Jogo bruto

Corroborando a sentença de que a única coisa feia em política é perder eleição, o governo arregaçou as mangas e entrou de cabeça na campanha das eleições municipais em quase todos os quadrantes do País. Quer, como é natural, ampliar ao máximo o domínio petista nas câmaras de vereadores e nas prefeituras, primeiro estágio do poder conquistado pelo topo nas últimas eleições presidenciais. O presidente Lula se esforça e muitos de seus ministros passaram a subir nos palanques, enquanto alianças são costuradas à esquerda e à direita na caça aos votos que, depois de colocados nas urnas, não têm retorno. Feio – repetimos – é perder.

Outro dia, o presidente Lula reuniu para um jantar alguns próceres da política, postados na oposição. Entre eles estavam figuras como Antônio Carlos Magalhães, outro pragmático que nunca brinca em véspera de eleição. Disseram que do encontro interessava mais a simbologia dele que o tema nele tratado, e a assessoria do próprio presidente Lula mandou dizer que a reunião ou confábulo atendia a objetivos que normalmente perseguem os estadistas: pelo bem dos interesses maiores do Brasil, aparentes adversários sentavam e aparavam arestas no caminho da aprovação de importantes temas pendentes na pauta do Congresso Nacional…

“Não estou querendo cooptar ninguém”, reagiu o presidente Lula depois que o jantar com os sete pefelistas assumiu ares de escândalo. Melhor, de trama diabólica, urdida à margem de partidos e na calada da noite. O governo enfrenta problemas no Congresso – ninguém ignora -, mas a tática de rachar as oposições pelo meio foi negada pelo presidente com a mesma veemência com que reagiu o comando partidário jogado para escanteio. Incontinenti, Jorge Bornhausen, o presidente da agremiação dos sete privilegiados convivas, pediu a expulsão de ACM – ora ternura, ora malvadeza, que sempre diz agir apenas no interesse da Bahia e em nome disso até já se prepara para mudar de legenda pela enésima vez.

Em que pesem o respeito e a consideração que se possa ter por senadores constitucionalmente eleitos, houve, sem dúvida, um ato de desapreço do presidente da República ao partido de seus ilustres interlocutores, todos eles a serviço das grandes causas brasileiras. Em nome da fidelidade partidária sempre prezada pelo PT, melhor seria se tivesse solicitado um encontro formal com o PFL antes de – como se diz na gíria – iniciar a comer pelas beiradas. Ficou, assim, no ar o cheiro e o gosto daquela conspiração referida por Cícero no Senado, em seu célebre discurso contra Catilina: se alguém trama, que pelo menos o faça da parte de fora dos muros da cidade.

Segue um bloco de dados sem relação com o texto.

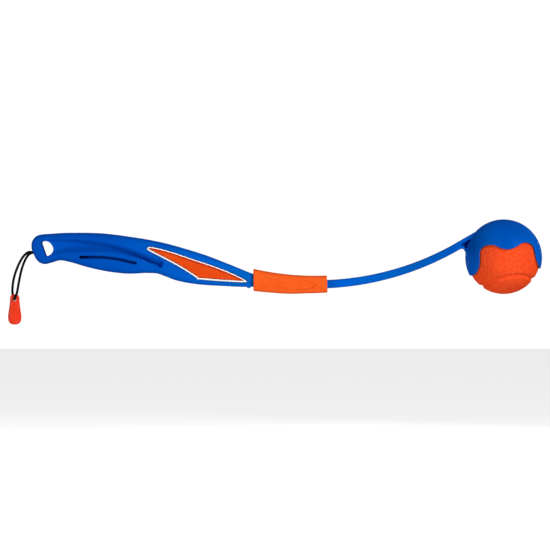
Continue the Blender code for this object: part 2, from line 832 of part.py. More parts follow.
def cup_opening():
    """What the cup leaves open, in the side view: below the claws' tips, the arches and the lobe."""
    edge = [
        Vector((CUP_CENTRE.x + x * CUP_OUTER_RADIUS, CUP_CENTRE.z + z * CUP_OUTER_RADIUS))
        for x, z in CUP_EDGE_SHARES
    ]
    curved = through(edge, 2, closed=False)
    far = 2 * CUP_OUTER_RADIUS
    left = [(CUP_CENTRE.x - far, CUP_CENTRE.z - far), (CUP_CENTRE.x - far, curved[0].y)]
    right = [(CUP_CENTRE.x + far, curved[-1].y), (CUP_CENTRE.x + far, CUP_CENTRE.z - far)]
    return prism("cup_opening", left + curved + right, -far, far)


def gusset():
    """Joins the arm's end to the cup: a flange that runs onto the dome and a root on the rear claw."""
    half = ARM_TIP_HEIGHT / 2
    back = ARM_TIP_ANGLE - GUSSET_BACK_ANGLE
    ahead = Vector((math.cos(ARM_TIP_ANGLE), 0.0, math.sin(ARM_TIP_ANGLE)))
    top = on_curve(back, half)
    under = on_curve(back, -half)
    run_on = top + ahead * CUP_OUTER_RADIUS
    root = under + ahead * ARM_TIP_HEIGHT * GUSSET_ROOT_SHARE
    heel = CUP_CENTRE + CUP_OUTER_RADIUS * Vector((-1.0, 0.0, GUSSET_HEEL_SHARE))
    heel.x += CUP_WALL / 2
    outline = [(p.x, p.z) for p in (top, run_on, CUP_CENTRE, heel, root, under)]
    return prism("gusset", outline, -ARM_WIDTH / 2, ARM_WIDTH / 2)


def gusset_pocket(side):
    """The three-cornered pocket between the flange, the arm's underside and the cup."""
    half = ARM_TIP_HEIGHT / 2
    ahead = Vector((math.cos(ARM_TIP_ANGLE), 0.0, math.sin(ARM_TIP_ANGLE)))
    up = Vector((-ahead.z, 0.0, ahead.x))
    tip = on_curve(ARM_TIP_ANGLE, 0.0)
    corners = [tip + ahead * x * ARM_WIDTH + up * z * half for x, z in GUSSET_POCKET_SHARES]
    outline = [(p.x, p.z) for p in corners]
    ends = (-ARM_WIDTH, -GUSSET_WEB / 2) if side < 0 else (GUSSET_WEB / 2, ARM_WIDTH)
    return prism("pocket_near" if side < 0 else "pocket_far", outline, *ends)


def make_arm():
    """Arm and cup are one moulding: beam, hinge eye, gusset and the clawed shell round the ball."""
    arm = arm_beam()
    add(arm, rod("arm_eye", PIN, (0, 1, 0), EYE_RADIUS, ARM_WIDTH, EAR_STEPS))
    add(arm, arm_heel())
    add(arm, gusset())
    for side in (-1, 1):
        cut(arm, gusset_pocket(side))
    skirt = CUP_OUTER_RADIUS * SKIRT_SHARE
    add(arm, capsule("cup_outside", CUP_OUTER_RADIUS, CUP_INNER_RADIUS + CLAW_TIP_WALL, skirt))
    cut(arm, capsule("cup_inside", CUP_INNER_RADIUS, CUP_INNER_RADIUS, 2 * CUP_OUTER_RADIUS))
    cut(arm, cup_opening())
    cut(arm, rod("eye_bore", PIN, (0, 1, 0), PIN_RADIUS + GAP, 2 * ARM_WIDTH))


def seam_point(t):
    """A point of the groove's curve on a unit ball: the two-lobed curve of a ball's seam."""
    lobe = SEAM_LOBE_SHARE
    wide = 1.0 - lobe
    point = Vector(
        (
            wide * math.cos(t) + lobe * math.cos(3 * t),
            wide * math.sin(t) - lobe * math.sin(3 * t),
            2 * math.sqrt(wide * lobe) * math.sin(2 * t),
        )
    )
    point.rotate(SEAM_TURN)
    return point.normalized()


def make_ball():
    """The ball, with one wide groove all round it."""
    rings = []
    count = 2 * BALL_RINGS
    for i in range(1, BALL_RINGS):
        angle = math.pi * i / BALL_RINGS
        rings.append(
            [
                CUP_CENTRE
                + BALL_RADIUS
                * Vector(
                    (
                        math.sin(angle) * math.cos(math.tau * j / count),
                        math.sin(angle) * math.sin(math.tau * j / count),
                        math.cos(angle),
                    )
                )
                for j in range(count)
            ]
        )
    points = [p for ring in rings for p in ring]
    top, bottom = len(points), len(points) + 1
    points += [CUP_CENTRE + Vector((0, 0, BALL_RADIUS)), CUP_CENTRE - Vector((0, 0, BALL_RADIUS))]
    faces = []
    for j in range(count):
        k = (j + 1) % count
        faces.append((top, j, k))
        last = (len(rings) - 1) * count
        faces.append((bottom, last + k, last + j))
        for i in range(len(rings) - 1):
            faces.append((i * count + j, (i + 1) * count + j, (i + 1) * count + k, i * count + k))
    ball = mesh_object("ball", points, faces, BALL_RUBBER, at=CUP_CENTRE)
    cut(ball, groove())


def groove():
    """A closed tube that lies along the groove's curve and bites into the ball."""
    rise = (GROOVE_HALF_WIDTH**2 - GROOVE_DEPTH**2) / (2 * GROOVE_DEPTH)
    tube_radius = rise + GROOVE_DEPTH
    steps, sides = GROOVE_STEPS, GROOVE_SIDES
    points, faces = [], []
    for i in range(steps):
        out, after = (seam_point(math.tau * k / steps) for k in (i, i + 1))
        across = out.cross(after - out).normalized()
        centre = CUP_CENTRE + out * (BALL_RADIUS + rise)
        for j in range(sides):
            angle = math.tau * j / sides
            points.append(centre + tube_radius * (math.cos(angle) * out + math.sin(angle) * across))
    for i in range(steps):
        for j in range(sides):
            k, m = (j + 1) % sides, (i + 1) % steps
            faces.append((i * sides + j, m * sides + j, m * sides + k, i * sides + k))
    return mesh_object("groove", points, faces)


def sleeve_ring(angle, top, bottom, half_width, radius, steps, upright=0.0):
    """A ring square to the arm's curve, or standing upright where the share given is 1."""
    section = rounded_section(top, bottom, half_width, radius, steps)
    lean = upright * math.tan(angle) / ARM_CURVE_RADIUS
    return [on_curve(angle + up * lean, up, across) for across, up in section]


def sleeve_drop(share):
    """How far the sleeve's underside lies below the arm's centre line, at a share of its length."""
    way = smooth_value(SLEEVE_DROP_SHARES, share, 1)
    return SLEEVE_MOUTH_DROP + (SLEEVE_END_DROP - SLEEVE_MOUTH_DROP) * way


def sleeve_angle(length):
    """The angle along the arm's curve at a length from the sleeve's mouth."""
    return ARM_ROOT_ANGLE + (length - SLEEVE_OVER_NECK) / ARM_CURVE_RADIUS


def sleeve_outside():
    rings = []
    lip = SLEEVE_LIP_RADIUS
    lengths = [lip * share for share in LIP_SHARES]
    lengths += [
        lip + (SLEEVE_LENGTH - 2 * lip) * i / SLEEVE_STATIONS for i in range(1, SLEEVE_STATIONS)
    ]
    lengths += [SLEEVE_LENGTH - lip * share for share in reversed(LIP_SHARES)]
    for length in lengths:
        to_end = min(length, SLEEVE_LENGTH - length, lip)
        shrink = lip - math.sqrt(max(lip**2 - (lip - to_end) ** 2, 0.0))
        share = length / SLEEVE_LENGTH
        rings.append(
            sleeve_ring(
                sleeve_angle(length),
                SLEEVE_TOP - shrink,
                -sleeve_drop(share) + shrink,
                SLEEVE_WIDTH / 2 - shrink,
                SLEEVE_EDGE_RADIUS,
                CORNER_STEPS,
                upright=1.0 - share,
            )
        )
    return loft("lock_sleeve", rings, ORANGE_RUBBER, at=CURVE_CENTRE)


def sleeve_neck_bore():
    """The wide end of the bore, over the fork, with room for the first degrees of the fold."""
    ear_top = EAR_RADIUS - PIN_BELOW_ARM_LINE
    ear_bottom = EAR_RADIUS + PIN_BELOW_ARM_LINE
    step = SLEEVE_OVER_NECK + SLEEVE_STEP
    mouth_bottom = sleeve_drop(0.0) - SLEEVE_LIP_RADIUS * 2
    rings = []
    for length, bottom in (
        (-OVERRUN, mouth_bottom),
        (0.0, mouth_bottom),
        (SLEEVE_OVER_NECK, ear_bottom + SLEEVE_NECK_CLEARANCE),
        (step, ear_bottom + SLEEVE_NECK_CLEARANCE),
    ):
        rings.append(
            sleeve_ring(
                sleeve_angle(length),
                ear_top + GAP,
                -bottom,
                FORK_WIDTH / 2 + GAP,
                GAP,
                1,
            )
        )
    return loft("neck_bore", rings)


def sleeve_arm_bore():
    """The rest of the bore, a close fit on the arm all along."""
    rings = []
    up = ARM_ROOT_HEIGHT / 2 + GAP
    half = ARM_WIDTH / 2 + GAP
    for i in range(SLEEVE_STATIONS + 1):
        length = SLEEVE_OVER_NECK + (SLEEVE_LENGTH - SLEEVE_OVER_NECK + OVERRUN) * i / SLEEVE_STATIONS
        ring = sleeve_ring(sleeve_angle(length), up, -up, half, ARM_EDGE_RADIUS, SMALL_CORNER_STEPS)
        rings.append(ring)
    return loft("arm_bore", rings)


def grip_oval(side):
    """The shallow oval finger pad on one side of the sleeve."""
    middle = SLEEVE_LENGTH * GRIP_OVAL_PLACE_SHARE
    middle_up = (SLEEVE_TOP - sleeve_drop(GRIP_OVAL_PLACE_SHARE)) / 2
    inner = SLEEVE_WIDTH / 2 - GRIP_OVAL_DEPTH
    rings = []
    for across in ((inner, SLEEVE_WIDTH) if side > 0 else (-SLEEVE_WIDTH, -inner)):
        ring = []
        for i in range(ROUND_STEPS):
            turn = math.tau * i / ROUND_STEPS
            length = middle + GRIP_OVAL_LENGTH / 2 * math.sin(turn)
            up = middle_up + GRIP_OVAL_HEIGHT / 2 * math.cos(turn)
            ring.append(on_curve(sleeve_angle(length), up, across))
        rings.append(ring)
    return loft("oval_near" if side < 0 else "oval_far", rings)


def make_sleeve():
    sleeve = sleeve_outside()
    cut(sleeve, sleeve_neck_bore())
    cut(sleeve, sleeve_arm_bore())
    for side in (-1, 1):
        cut(sleeve, grip_oval(side))


def make_cord():
    """Two strands from the knot, out of the handle's end, down and through the pull tab."""
    z = handle_point((0.0, CORD_HOLE_UP_SHARE)).y
    start = (knot_seat_x() - GAP, CORD_SPREAD, z)
    finish = (knot_seat_x() - GAP, -CORD_SPREAD, z)
    route = [start, (HANDLE_START_X, CORD_SPREAD, z), *CORD_FAR_STRAND]
    route += [*CORD_NEAR_STRAND, (HANDLE_START_X, -CORD_SPREAD, z), finish]
    fine = through(route, CORD_SMOOTH_STEPS, closed=False)
    reach = [0.0]
    for a, b in zip(fine, fine[1:]):
        reach.append(reach[-1] + (b - a).length)
    points = []
    k = 0
    for i in range(CORD_POINTS):
        want = reach[-1] * i / (CORD_POINTS - 1)
        while k < len(fine) - 2 and reach[k + 1] < want:
            k += 1
        t = (want - reach[k]) / (reach[k + 1] - reach[k])
        points.append(fine[k].lerp(fine[k + 1], t))
    curve = bpy.data.curves.new("lanyard_cord", "CURVE")
    curve.dimensions = "3D"
    curve.bevel_depth = CORD_RADIUS
    curve.bevel_resolution = 2
    curve.use_fill_caps = True
    spline = curve.splines.new("POLY")
    spline.points.add(len(points) - 1)
    for point, place in zip(spline.points, points):
        point.co = (*place, 1.0)
    curve.materials.append(material("lanyard_cord", BLACK_CORD))
    bpy.context.scene.collection.objects.link(bpy.data.objects.new("lanyard_cord", curve))
    print(f"lanyard cord length {reach[-1] * 1000:.1f} mm")


def make_knot():
    """The overhand knot that stops both strands in its seat in the hang hole's wall."""
    z = handle_point((0.0, CORD_HOLE_UP_SHARE)).y
    left = knot_seat_x() + GAP / 3
    rings = []
    for i in range(KNOT_STATIONS + 1):
        share = i / KNOT_STATIONS
        swell = math.sqrt(max(1.0 - (2 * share - 1) ** 2, 0.0))
        waist = 1.0 - KNOT_WAIST_SHARE * math.cos(2 * math.tau * share)
        radius = KNOT_RADIUS * (KNOT_END_SHARE + KNOT_SWELL_SHARE * swell) * waist
        angles = [math.tau * j / SMALL_ROUND_STEPS for j in range(SMALL_ROUND_STEPS)]
        x = left + KNOT_LENGTH * share
        rings.append([(x, radius * math.cos(a), z + radius * math.sin(a)) for a in angles])
    loft("lanyard_knot", rings, BLACK_CORD)


def make_tab():
    """The drop-shaped pull tab that hangs on the cord."""
    turn_low = (Vector(CORD_FAR_STRAND[-1]) + Vector(CORD_NEAR_STRAND[0])) / 2
    hole = turn_low - Vector((0.0, 0.0, GAP / 2))
    top_z = hole.z + TAB_HOLE_DROP
    rings = []
    for down, width, thick in TAB_SHARES:
        z = top_z - down * TAB_LENGTH
        half = width * TAB_WIDTH / 2
        deep = thick * TAB_THICKNESS / 2
        ring = []
        for i in range(ROUND_STEPS):
            angle = math.tau * i / ROUND_STEPS
            ring.append((hole.x + half * math.cos(angle), -deep * math.sin(angle), z))
        rings.append(ring)
    tab = loft("pull_tab", rings, RED_TAB)
    through_hole = rod("tab_hole", hole, (0, 1, 0), TAB_HOLE_RADIUS, 2 * TAB_THICKNESS, SMALL_ROUND_STEPS)
    cut(tab, through_hole)


def main():
    clear_scene()
    make_handle()
    make_badge()
    make_pin()
    make_arm()
    make_ball()
    make_sleeve()
    make_cord()
    make_knot()
    make_tab()


main()
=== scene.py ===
"""The looks of a folding dog ball thrower.

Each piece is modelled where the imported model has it, finely and with the soft edges of a moulding, and
gets a finish worked out from real sizes. Metres, +Z up, the ball towards +X, the badge on the -Y side.
"""

import json
import math
from functools import cache

import bmesh
import bpy
import numpy as np
from mathutils import Euler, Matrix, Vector, noise
from mathutils.geometry import delaunay_2d_cdt


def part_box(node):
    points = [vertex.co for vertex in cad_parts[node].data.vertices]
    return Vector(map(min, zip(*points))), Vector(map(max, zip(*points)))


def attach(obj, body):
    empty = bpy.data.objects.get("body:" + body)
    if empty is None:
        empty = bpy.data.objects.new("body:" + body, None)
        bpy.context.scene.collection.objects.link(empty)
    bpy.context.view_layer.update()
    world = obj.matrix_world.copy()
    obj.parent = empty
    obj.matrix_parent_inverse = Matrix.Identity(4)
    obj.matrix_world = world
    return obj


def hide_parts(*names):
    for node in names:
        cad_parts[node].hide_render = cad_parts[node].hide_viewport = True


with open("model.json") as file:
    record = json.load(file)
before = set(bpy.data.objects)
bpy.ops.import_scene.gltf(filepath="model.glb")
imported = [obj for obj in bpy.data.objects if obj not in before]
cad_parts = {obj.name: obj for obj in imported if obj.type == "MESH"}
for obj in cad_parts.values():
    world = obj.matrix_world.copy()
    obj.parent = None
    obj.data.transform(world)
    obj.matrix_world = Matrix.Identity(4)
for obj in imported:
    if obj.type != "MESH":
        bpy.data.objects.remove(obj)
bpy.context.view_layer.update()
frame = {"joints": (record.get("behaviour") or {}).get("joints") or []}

MM = 0.001
ALONG = Vector((1, 0, 0))
ACROSS = Vector((0, 1, 0))
JOINTS = {joint["name"]: joint for joint in frame["joints"]}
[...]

Consciente do mal-estar criado com o encontro, numa fase em que as sensibilidades políticas estão aguçadas, o presidente da Câmara, deputado João Paulo Cunha, resolveu dar um conselho ao companheiro presidente: não se meta. “Se eu pudesse falar com o presidente – disse João Paulo, como se ele não pudesse -, eu diria o seguinte: Não se meta nas eleições municipais, porque o senhor corre o risco de não ajudar muito o candidato e talvez possa trazer problemas para o seu próprio governo, sua administração”. Mais: “Nós não podemos aceitar que as negociações sejam feitas personalisticamente. Isso é um desserviço à democracia”, pois “nossa base é partidária”, arrematou.

O presidente poderia dormir sem essa. Os desdobramentos do encontro, entretanto, não param por aí. O rega-bofe, dizem no Planalto, foi um desprestígio ao ministro Waldir Pires, da Controladoria Geral da União, notório adversário político de ACM, enquanto foi entendido como uma “punhalada” pelas costas ao próprio candidato petista à Prefeitura de Salvador, Nelson Pellegrino… apenas para ficar na área municipal. Lula e alguns de seus ministros precisam perceber que, ao contrário do que lhes foi permitido em campanha, quando meros candidatos, agora eles constituem governo. E de todos os brasileiros, independentemente de carimbos. Ademais, a tardiva reforma política pretende sufocar os últimos respiros de um caciquismo que nunca prezou muito pelo fortalecimento dos partidos, contrariamente ao que o rega-bofe patrocinado pelo presidente Lula sugere.